Participating in a panel discussion last week at Venture Cafe on investing in food startups, a first-time entrepreneur asked about "deal breakers" when raising your first round of capital. While there are a lot of decision points that go into negotiating a deal, in general there are a few foundational elements to pay attention to:

  • Note or Equity? In most cases, entrepreneurs have two vehicles for raising money from traditional investors. The first is a convertible note, the second is a priced equity round. In general, any "friends and family" and pre-seed/seed rounds are typically done as a raise on a convertible note. As opposed to a priced equity round, a convertible note round allows an entrepreneur to raise money without putting a specific valuation on their startup. This is particularly helpful when a company is pre-revenue, and there's no reliable way to value the company's assets. A convertible note is exactly what it sounds like: it's a promissory note that converts to equity at a later round. Keep in mind you may encounter some investors who don't invest in convertible note rounds, in part because they want equity for their investment upfront. You have to weigh whether those investors are aligned with your goals for the business.
     
  • Caps or Discounts (or Both)? Assuming you're raising money on a convertible note, you'll want to consider either a valuation cap, a discount on the next round of funding, or both. When we invest in early-stage companies, we consider uncapped or undiscounted notes to be a huge issue, as there's no incentive for investors to come in early and assume the risk of financing the startup at such an early stage. We'll tackle caps and discounts separately:
     
    • Valuation Cap - This is basically what it sounds like. When you structure your convertible note, you have the option to put a valuation cap on the note. How does this work? In this example, let's say you set a valuation cap of $5MM on your note. When you prepare to raise your next round of funding (presumably this will be a priced round), all of the investors in the convertible note will convert at $5MM, regardless of whether the valuation is higher. So, if you raise money at a $10MM valuation for your first equity round, your convertible note investors convert at $5MM (or a 50% discount on the raise). The only instance where valuation caps don't apply is if you raise your first round below the cap. In that instance, your convertible note investors will convert at exactly the same valuation as your equity round investors.
       
    • Discount - It's common on a convertible note to see 20-25% discounts. The way a discount works is it dictates how much of a "rebate" convertible note investors get on your first equity round. Let's say you have a 20% discount on your note and you raise your first priced round at $10MM. Your convertible note investors would convert their investment at an $8MM valuation (20% discount off of $10MM).
       
    • Entrepreneurs can choose one or the other of these methods, or both in conjunction to incentive early investors to come into the round. 
       
  • Right Fit? While it doesn't relate to deal terms specifically, it's difficult to overstate the importance of having the right fit with your investors. Oftentimes, relationship issues come up at the negotiating table, as you get a unique view into what's important for investors and what they are looking for. In general, you want to ensure that you are aligned with your investor, they understand your vision for the company as well as the timeline and strategy. And, it also works in the opposite direction: smart investors want to work with entrepreneurs who want to work with them. Be someone who people want to work with and investors will take notice. 

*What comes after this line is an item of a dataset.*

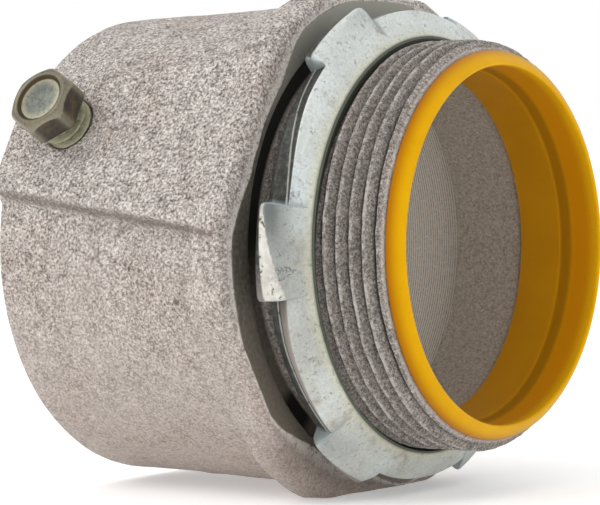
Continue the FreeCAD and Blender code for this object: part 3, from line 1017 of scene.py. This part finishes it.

As a last word on convertible notes: while it's common for many entrepreneurs to generate their own paperwork, we're beginning to find more founders using Y-Combinator's SAFE documents (Simple Agreement for Future Equity). While generating convertible note paperwork can cost anywhere from $10-25K with a good lawyer, SAFE documents are very straightforward and cut out many of the elements that cause friction in a deal. Some investors are less comfortable with them, but they are becoming more common and provide an easier path to getting the deal done.